AAAI Conference 2026 Conference Paper
Appearance Discrepancy-guided Sequence Hybrid Masking for Robust Scene Text Recognition
- Shihao Zou
- Wei Wei
- Leyang Xu
- Kaihe Xu
- Wenfeng Xie
Masked Image Modeling (MIM) has been widely recognized as a powerful self-supervised paradigm for learning general-purpose visual representations. However, standard MIM based on random masking tends to underperform in domain-specific tasks like Scene Text Recognition (STR), due to challenges such as information sparsity and appearance discrepancies caused by partial occlusion or distortion. To address this issue, we propose a novel pre-training framework called Appearance Discrepancy-guided Sequence Hybrid Masking (DSHM), specifically designed to learn robust representations for STR. To this end, we introduce an Appearance Discrepancy Metric that quantifies the discrepancy level of each image patch by measuring its deviation from anisotropic local discrepancy and intra-instance global style discrepancy.
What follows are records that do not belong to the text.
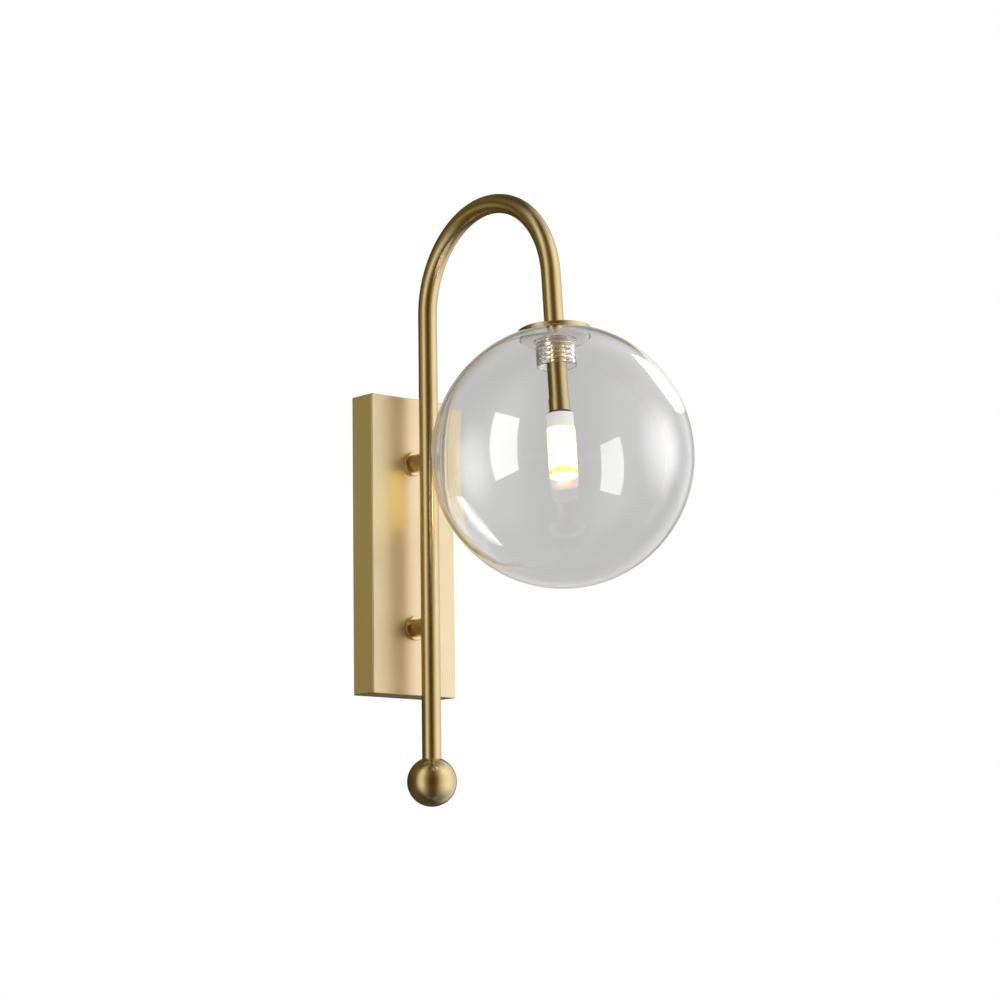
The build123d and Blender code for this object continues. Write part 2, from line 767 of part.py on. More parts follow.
with BuildPart() as driver_case:
    with BuildSketch(wall_plane(driver_base_front)):
        with Locations((0, driver_centre)):
            Rectangle(driver_width, driver_height)
    extrude(amount=driver_case_depth)
    fillet(driver_case.edges().filter_by(Axis.Y), radius=driver_corner_radius)
    with BuildSketch(wall_plane(driver_base_front)):
        with Locations((0, driver_centre)):
            Rectangle(driver_width - 2 * driver_wall, driver_height - 2 * driver_wall)
    extrude(amount=driver_case_depth - driver_wall, mode=Mode.SUBTRACT)
    with BuildSketch(Plane.XY.offset(driver_bottom)):
        with Locations((-pin_offset, -lamp_wire_distance), (pin_offset, -lamp_wire_distance)):
            Circle(wire_radius + thread_fit)
        with Locations(*[(side * mains_lead_offset, -mains_lead_distance) for side in (-1, 1)]):
            Circle(mains_lead_diameter / 2 + thread_fit)
    extrude(amount=driver_wall, mode=Mode.SUBTRACT)

with BuildPart() as driver_board:
    board_width = driver_width - 2 * (driver_wall + board_edge_gap)
    board_height = driver_height - 2 * (driver_wall + board_edge_gap)
    with BuildSketch(wall_plane(board_back)):
        with Locations((0, driver_centre)):
            Rectangle(board_width, board_height)
    extrude(amount=board_thickness)
    # Transformer and capacitor
    with BuildSketch(wall_plane(board_front)):
        with Locations((-board_width / 4, driver_centre + board_height / 5)):
            Rectangle(transformer_width, transformer_height)
        with Locations((board_width / 4, driver_centre + board_height / 5)):
            Circle(capacitor_diameter / 2)
    extrude(amount=component_thickness)
    # Output pads for the lamp wires, input pads for the mains leads
    with BuildSketch(wall_plane(board_front)):
        with Locations((0, pad_bottom + pad_height / 2)):
            Rectangle(output_pad_width, pad_height)
    extrude(amount=lamp_wire_distance + wire_radius - board_front)
    with BuildSketch(wall_plane(board_front)):
        with Locations(*[(side * mains_lead_offset, pad_bottom + pad_height / 2) for side in (-1, 1)]):
            Rectangle(mains_lead_diameter, pad_height)
    extrude(amount=mains_lead_distance + mains_lead_diameter / 2 - board_front)


def pan_screws(places, head_distance, tip_distance, diameter, head_diameter, head_height):
    """Screws that point at the wall, with a slot across each pan head."""
    with BuildPart() as screws:
        with BuildSketch(wall_plane(tip_distance)):
            with Locations(*places):
                Circle(diameter / 2)
        extrude(amount=head_distance - tip_distance)
        with BuildSketch(wall_plane(head_distance)):
            with Locations(*places):
                Circle(head_diameter / 2)
        extrude(amount=head_height)
        with BuildSketch(wall_plane(head_distance + head_height)):
            with Locations(*places):
                Rectangle(head_diameter, screw_slot_width)
        extrude(amount=-head_height / 3, mode=Mode.SUBTRACT)
    return screws


driver_screws = pan_screws(
    driver_screw_places,
    driver_base_front,
    0,
    small_screw_diameter,
    small_screw_head_diameter,
    small_screw_head_height,
)

# ---------------------------------------------------------------- terminal block
clamp_rows = [terminal_centre + side * terminal_height / 4 for side in (1, -1)]
clamp_places = [(x, z) for x in pole_places for z in clamp_rows]
terminal_front = bracket_sheet + terminal_depth
clamp_tip = terminal_wire_distance + mains_lead_diameter / 2 + thread_fit

with BuildPart() as terminal_block:
    with BuildSketch(wall_plane(bracket_sheet)):
        with Locations((0, terminal_centre)):
            Rectangle(terminal_width, terminal_height)
        with Locations(*terminal_screw_places):
            Circle(small_screw_diameter / 2 + slip_fit, mode=Mode.SUBTRACT)
    extrude(amount=terminal_depth)
    with BuildSketch(Plane.XY.offset(terminal_top)):
        with Locations(*[(x, -terminal_wire_distance) for x in pole_places]):
            Circle(terminal_bore_diameter / 2)
    extrude(amount=-terminal_height, mode=Mode.SUBTRACT)
    with BuildSketch(wall_plane(terminal_front)):
        with Locations(*clamp_places):
            Circle(terminal_screw_diameter / 2 + thread_fit)
    extrude(amount=-(terminal_front - terminal_wire_distance), mode=Mode.SUBTRACT)

with BuildPart() as terminal_clamp_screws:
    with BuildSketch(wall_plane(clamp_tip)):
        with Locations(*clamp_places):
            Circle(terminal_screw_diameter / 2)
    extrude(amount=terminal_front - terminal_screw_recess - clamp_tip)

terminal_fixing_screws = pan_screws(
    terminal_screw_places,
    terminal_front,
    0,
    small_screw_diameter,
    small_screw_head_diameter,
    small_screw_head_height,
)

# ---------------------------------------------------------------- earth point
ring_front = bracket_sheet + earth_ring_thickness
barrel_radius = mains_lead_diameter / 2 + earth_barrel_wall
barrel_top = earth_point_height - earth_screw_diameter / 2 - earth_ring_width + earth_barrel_wall
barrel_bottom = barrel_top - earth_barrel_length
barrel_distance = bracket_sheet + barrel_radius

earth_screw = pan_screws(
    ((earth_point_x, earth_point_height),),
    ring_front,
    0,
    earth_screw_diameter,
    earth_screw_head_diameter,
    earth_screw_head_height,
)

with BuildPart() as earth_ring_terminal:
    with BuildSketch(wall_plane(bracket_sheet)):
        with Locations((earth_point_x, earth_point_height)):
            Circle(earth_screw_diameter / 2 + earth_ring_width)
            Circle(earth_screw_diameter / 2 + slip_fit, mode=Mode.SUBTRACT)
    extrude(amount=earth_ring_thickness)
    with BuildSketch(Plane.XY.offset(barrel_top)):
        with Locations((earth_point_x, -barrel_distance)):
            Circle(barrel_radius)
    extrude(amount=-earth_barrel_length)
    with BuildSketch(Plane.XY.offset(barrel_bottom)):
        with Locations((earth_point_x, -barrel_distance)):
            Circle(mains_lead_diameter / 2 + thread_fit)
    extrude(amount=earth_barrel_length - earth_barrel_end, mode=Mode.SUBTRACT)


# ---------------------------------------------------------------- wires
def bend_radii(points):
    """The largest arc at each corner of a route that its two runs have room for."""
    radii = []
    for before, here, after in zip(points, points[1:], points[2:]):
        run_in = Vector(*here) - Vector(*before)
        run_out = Vector(*after) - Vector(*here)
        turn = radians(run_in.get_angle(run_out))
        radii.append(bend_share * min(run_in.length, run_out.length) / tan(turn / 2))
    return radii


def mains_lead(points):
    """Insulated lead along a route of straight runs and tangent arcs."""
    with BuildPart() as lead:
        with BuildLine() as route:
            FilletPolyline(*points, radius=bend_radii(points))
        swept_circle(route, mains_lead_diameter / 2)
    return lead, route


pole_end = terminal_top - lead_entry_depth
lead_start = pad_bottom - slip_fit

live_route = [
    (-mains_lead_offset, -mains_lead_distance, lead_start),
    (-mains_lead_offset - 0.5, -mains_lead_distance, 32.0),
    (-mains_lead_offset + 2.0, -terminal_wire_distance, -6.0),
    (pole_places[0] - 2.5, -terminal_wire_distance, -38.0),
    (pole_places[0], -terminal_wire_distance, terminal_top + 4.0),
    (pole_places[0], -terminal_wire_distance, pole_end),
]
neutral_route = [
    (mains_lead_offset, -mains_lead_distance, lead_start),
    (mains_lead_offset + 0.5, -mains_lead_distance, 32.0),
    (mains_lead_offset - 1.0, -terminal_wire_distance, -6.0),
    (pole_places[1] + 8.0, -terminal_wire_distance, -36.0),
    (pole_places[1], -terminal_wire_distance, terminal_top + 5.0),
    (pole_places[1], -terminal_wire_distance, pole_end),
]
earth_route = [
    (earth_point_x, -barrel_distance, barrel_bottom + 4.0),
    (earth_point_x, -barrel_distance, barrel_bottom - 2.5),
    (pole_places[2], -terminal_wire_distance, terminal_top + 4.0),
    (pole_places[2], -terminal_wire_distance, pole_end),
]
driver_lead_live, live_line = mains_lead(live_route)
driver_lead_neutral, neutral_line = mains_lead(neutral_route)
earth_lead, earth_line = mains_lead(earth_route)

inlet_radius = min(
    driver_bottom - upper_standoff_height,
    nipple_inner - bushing_flange_thickness - lamp_wire_distance - face_gap,
)


def lamp_wire(offset):
    """Thin wire from the driver through the upper standoff, up the arm, to the lampholder."""
    drop_end = upper_standoff_height + inlet_radius
    with BuildPart() as wire:
        with BuildLine(Plane.YZ.offset(offset)) as route:
            drop = Line((-lamp_wire_distance, pad_bottom), (-lamp_wire_distance, drop_end))
            inlet = JernArc(drop @ 1, drop % 1, inlet_radius, -90)
            through_end = Vector(offset, -arm_reach + lamp_wire_bend_radius, upper_standoff_height)
            through = Line(inlet @ 1, through_end)
            elbow = JernArc(through @ 1, through % 1, lamp_wire_bend_radius, -90)
            leg = Line(elbow @ 1, Vector(offset, -arm_reach, bend_start_height))
            arch = JernArc(leg @ 1, leg % 1, arch_radius, 180 - arch_opening_angle)
            Line(arch @ 1, (arch @ 1) + lamp_down * (lamp_leg_length - contact_end))
        swept_circle(route, wire_radius)
    return wire, route


lamp_wire_positive, positive_line = lamp_wire(pin_offset)
lamp_wire_negative, _ = lamp_wire(-pin_offset)

# ---------------------------------------------------------------- export
pieces = {
    "backplate_cover": backplate_cover,
    "cover_screws": cover_screws,
    "wall_bracket": wall_bracket,
    "cable_grommet": cable_grommet,
    "upper_standoff_flange": upper_standoff_flange,
    "lower_standoff_flange": lower_standoff_flange,
    "upper_standoff_post": upper_standoff_post,
    "lower_standoff_post": lower_standoff_post,
    "standoff_nipples": standoff_nipples,
    "standoff_washers": standoff_washers,
    "standoff_nuts": standoff_nuts,
    "wire_bushing": wire_bushing,
    "arm_tube": arm_tube,
    "ball_finial": ball_finial,
    "finial_stud": finial_stud,
    "lamp_nipple": lamp_nipple,
    "cap_disc": cap_disc,
    "threaded_boss": threaded_boss,
    "globe_seal": globe_seal,
    "glass_globe": glass_globe,
    "socket_tube": socket_tube,
    "socket_ferrule": socket_ferrule,
    "lampholder": lampholder,
    "lampholder_contacts": lampholder_contacts,
    "bulb_base": bulb_base,
    "bulb_pins": bulb_pins,
    "bulb_core": bulb_core,
    "bulb_cover": bulb_cover,
    "driver_base": driver_base,
    "driver_case": driver_case,
    "driver_board": driver_board,
    "driver_screws": driver_screws,
    "terminal_block": terminal_block,
    "terminal_clamp_screws": terminal_clamp_screws,
    "terminal_fixing_screws": terminal_fixing_screws,
    "earth_screw": earth_screw,
    "earth_ring_terminal": earth_ring_terminal,
    "earth_lead": earth_lead,
    "driver_lead_live": driver_lead_live,
    "driver_lead_neutral": driver_lead_neutral,
    "lamp_wire_positive": lamp_wire_positive,
    "lamp_wire_negative": lamp_wire_negative,
}

os.makedirs("parts", exist_ok=True)
for name, piece in pieces.items():
    piece.part.label = name
    export_step(piece.part, f"parts/{name}.step")

for name, points in (("live", live_route), ("neutral", neutral_route), ("earth", earth_route)):
    print(name, "lead bend radii", [round(radius, 1) for radius in bend_radii(points)])
for name, piece, line, radius in (
    ("live", driver_lead_live, live_line, mains_lead_diameter / 2),
    ("neutral", driver_lead_neutral, neutral_line, mains_lead_diameter / 2),
    ("earth", earth_lead, earth_line, mains_lead_diameter / 2),
    ("lamp wire", lamp_wire_positive, positive_line, wire_radius),
):
    length = sum(edge.length for edge in line.edges())
    fill = piece.part.volume / (pi * radius**2 * length)
    print(name, "length", round(length, 1), "volume over section times length", round(fill, 4))
print("arm end", arm_end, "globe centre", arm_end - lamp_down * globe_level)
print("holder face", holder_face, "bulb bottom", bulb_bottom, "land height", land_height)
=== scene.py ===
from math import acos, atan2, cos, degrees, pi, radians, sin, sqrt

import bpy
from bpy.props import FloatProperty, FloatVectorProperty, IntProperty, PointerProperty
from mathutils import Matrix, Vector


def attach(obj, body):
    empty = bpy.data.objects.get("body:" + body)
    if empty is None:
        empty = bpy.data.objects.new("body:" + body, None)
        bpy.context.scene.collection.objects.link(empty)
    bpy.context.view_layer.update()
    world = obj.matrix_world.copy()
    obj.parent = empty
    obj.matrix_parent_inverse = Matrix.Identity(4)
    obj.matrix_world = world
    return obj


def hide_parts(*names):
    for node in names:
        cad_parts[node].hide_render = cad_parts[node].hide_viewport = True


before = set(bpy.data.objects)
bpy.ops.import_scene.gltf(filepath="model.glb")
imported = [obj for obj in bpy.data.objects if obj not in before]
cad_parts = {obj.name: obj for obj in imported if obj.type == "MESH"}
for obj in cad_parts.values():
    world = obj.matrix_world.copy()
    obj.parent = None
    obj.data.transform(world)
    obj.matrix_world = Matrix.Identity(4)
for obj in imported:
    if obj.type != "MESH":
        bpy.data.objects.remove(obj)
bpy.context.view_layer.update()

bl_info = {
    "name": "Globe Wall Sconce",
    "version": (1, 0, 0),
    "blender": (4, 5, 0),
    "location": "View3D > Sidebar > Sconce",
    "description": "Finishes, bulb light, studio and camera for a brass wall sconce with a clear globe",
    "category": "Object",
}

WHITE = (1.0, 1.0, 1.0, 1.0)

# Places on the sconce, and the way in which its lamp points.
LAMP_DOWN = Vector((0.0, -0.069756, -0.997564))
ARM_END = Vector((0.0, -0.158274, 0.11557))
GLOBE_CENTRE = Vector((0.0, -0.163798, 0.036582))
ARCH_TOP = Vector((0.0, -0.096, 0.206))

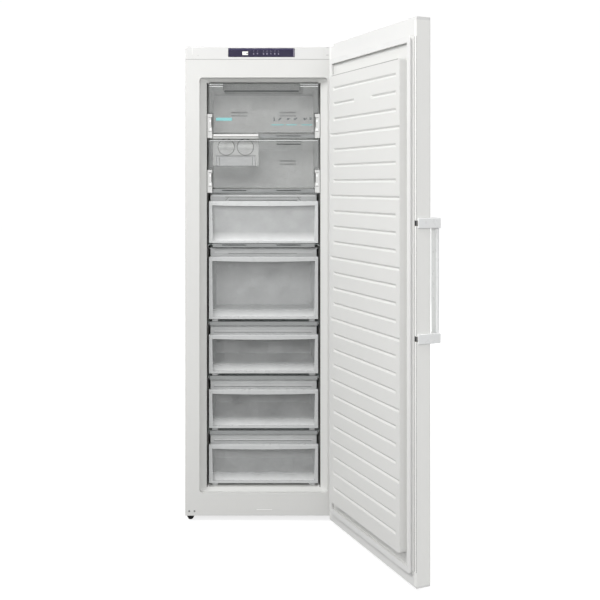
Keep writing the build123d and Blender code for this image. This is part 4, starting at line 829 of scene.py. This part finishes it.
class FREEZER_OT_stage(bpy.types.Operator):
    """Pale floor, even studio light and the camera"""

    bl_idname = "freezer.stage"
    bl_label = "Stage"

    def execute(self, context):
        scene, stage = context.scene, context.scene.freezer_stage
        ground = CAD_BOX[0][2]
        deselect()
        bpy.ops.mesh.primitive_plane_add(size=40, location=(0, 0, ground))
        floor = settle(bpy.context.object)
        floor.name = floor.data.name = "studio_floor"
        pale = Finish("studio floor", roughness=0.85, specular=0.05)
        pale.set("base color", varied(pale, stage.floor, 1.5, 0.01))
        # the floor is white as it is seen, and throws up no more light than a pale floor does
        seen = Wire(pale, pale.add("ShaderNodeLightPath", {}, {}).outputs["Is Camera Ray"])
        pale.set("emission color", pale.fade(seen, (0, 0, 0), (1, 1, 1)))
        pale.set("emission strength", stage.glow)
        dress(floor, pale.material)

        # white behind the object, and brighter light from overhead than from the sides
        world = bpy.data.worlds.new("studio")
        world.use_nodes = True
        tree = world.node_tree
        sky, white = tree.nodes["Background"], tree.nodes.new("ShaderNodeBackground")
        white.inputs["Color"].default_value = (1.02, 1.02, 1.02, 1)
        across, axes = tree.nodes.new("ShaderNodeTexCoord"), tree.nodes.new("ShaderNodeSeparateXYZ")
        rise, path = tree.nodes.new("ShaderNodeMapRange"), tree.nodes.new("ShaderNodeLightPath")
        mix = tree.nodes.new("ShaderNodeMixShader")
        rise.inputs["From Min"].default_value = 0.0
        rise.inputs["From Max"].default_value = 0.9
        rise.inputs["To Min"].default_value = stage.sky_low
        rise.inputs["To Max"].default_value = stage.sky_top
        for output, entry in (
            (across.outputs["Generated"], axes.inputs[0]), (axes.outputs[2], rise.inputs["Value"]),
            (rise.outputs[0], sky.inputs["Strength"]), (path.outputs["Is Camera Ray"], mix.inputs[0]),
            (sky.outputs[0], mix.inputs[1]), (white.outputs[0], mix.inputs[2]),
            (mix.outputs[0], tree.nodes["World Output"].inputs[0]),
        ):
            tree.links.new(output, entry)
        sky.inputs["Color"].default_value = (1, 1, 1, 1)
        scene.world = world

        for name, place, power, size in (
            ("soft_key", (-0.3, -5.0, 2.2), stage.key, (1.6, 0.7)),
            ("side_fill", (-2.0, -1.9, 3.3), stage.fill, (1.4, 1.4)),
            ("back_fill", (2.8, 4.4, 2.6), stage.back, (2.4, 2.4)),
        ):
            soft = bpy.data.lights.new(name, "AREA")
            soft.shape, soft.energy = "RECTANGLE", power
            soft.size, soft.size_y = size
            lamp = bpy.data.objects.new(name, soft)
            lamp.location = place
            aim = Vector((0.15, -0.2, 1.0)) - lamp.location
            lamp.rotation_euler = aim.to_track_quat("-Z", "Y").to_euler()
            lamp.visible_glossy = False
            scene.collection.objects.link(lamp)

        lens = bpy.data.cameras.new("camera")
        lens.lens, lens.sensor_width = stage.lens, 36
        lens.shift_x, lens.shift_y = stage.shift_x, stage.shift_y
        lens.clip_start, lens.clip_end = 0.05, 60
        camera = bpy.data.objects.new("camera", lens)
        camera.location = (0, FRONT - stage.distance, stage.height)
        camera.rotation_euler = (math.pi / 2, 0, 0)
        scene.collection.objects.link(camera)
        scene.camera = camera
        scene.view_settings.view_transform = "Standard"
        return {"FINISHED"}


STEPS = (
    FREEZER_OT_cabinet, FREEZER_OT_display, FREEZER_OT_shelves, FREEZER_OT_flaps,
    FREEZER_OT_ice_maker, FREEZER_OT_drawers, FREEZER_OT_door, FREEZER_OT_handle,
    FREEZER_OT_hardware, FREEZER_OT_machine, FREEZER_OT_stage,
)


class FREEZER_PT_steps(bpy.types.Panel):
    """Steps that dress the freezer"""

    bl_label = "Upright freezer"
    bl_idname = "FREEZER_PT_steps"
    bl_space_type = "VIEW_3D"
    bl_region_type = "UI"
    bl_category = "Freezer"

    def draw(self, context):
        for step in STEPS:
            self.layout.operator(step.bl_idname)
        scene = context.scene
        for group in (scene.freezer_finishes, scene.freezer_details, scene.freezer_stage):
            for name in group.__annotations__:
                self.layout.prop(group, name)


GROUPS = (FreezerFinishes, FreezerDetails, FreezerStage)


def register():
    for item in (*GROUPS, *STEPS, FREEZER_PT_steps):
        bpy.utils.register_class(item)
    bpy.types.Scene.freezer_finishes = PointerProperty(type=FreezerFinishes)
    bpy.types.Scene.freezer_details = PointerProperty(type=FreezerDetails)
    bpy.types.Scene.freezer_stage = PointerProperty(type=FreezerStage)


def unregister():
    del bpy.types.Scene.freezer_finishes, bpy.types.Scene.freezer_details, bpy.types.Scene.freezer_stage
    for item in reversed((*GROUPS, *STEPS, FREEZER_PT_steps)):
        bpy.utils.unregister_class(item)


def main():
    register()
    for step in STEPS:
        area, name = step.bl_idname.split(".")
        getattr(getattr(bpy.ops, area), name)()


if __name__ == "__main__":
    main()
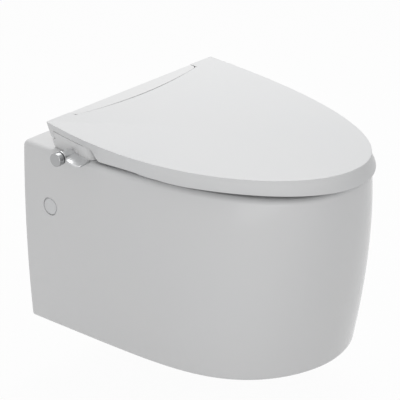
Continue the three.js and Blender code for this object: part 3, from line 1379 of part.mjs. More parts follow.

The resulting discrepancy scores are utilized in two key components: (1) A Sequence Hybrid Masking strategy, which prioritizes masking high-discrepancy patches in coherent block forms, thereby elevating the pretext task from simple pixel-level completion to more complex structural reasoning; (2) Discrepancy-Conditioned Tokens (DC-Tokens), which encode prior knowledge about patch difficulty into the decoder, enabling an adaptive reconstruction process and improving the model robustness under scenarios with partial occlusion or text distortion. We achieve competitive performance on multiple benchmark datasets, including common benchmarks, Union14M benchmarks, and Chinese benchmarks.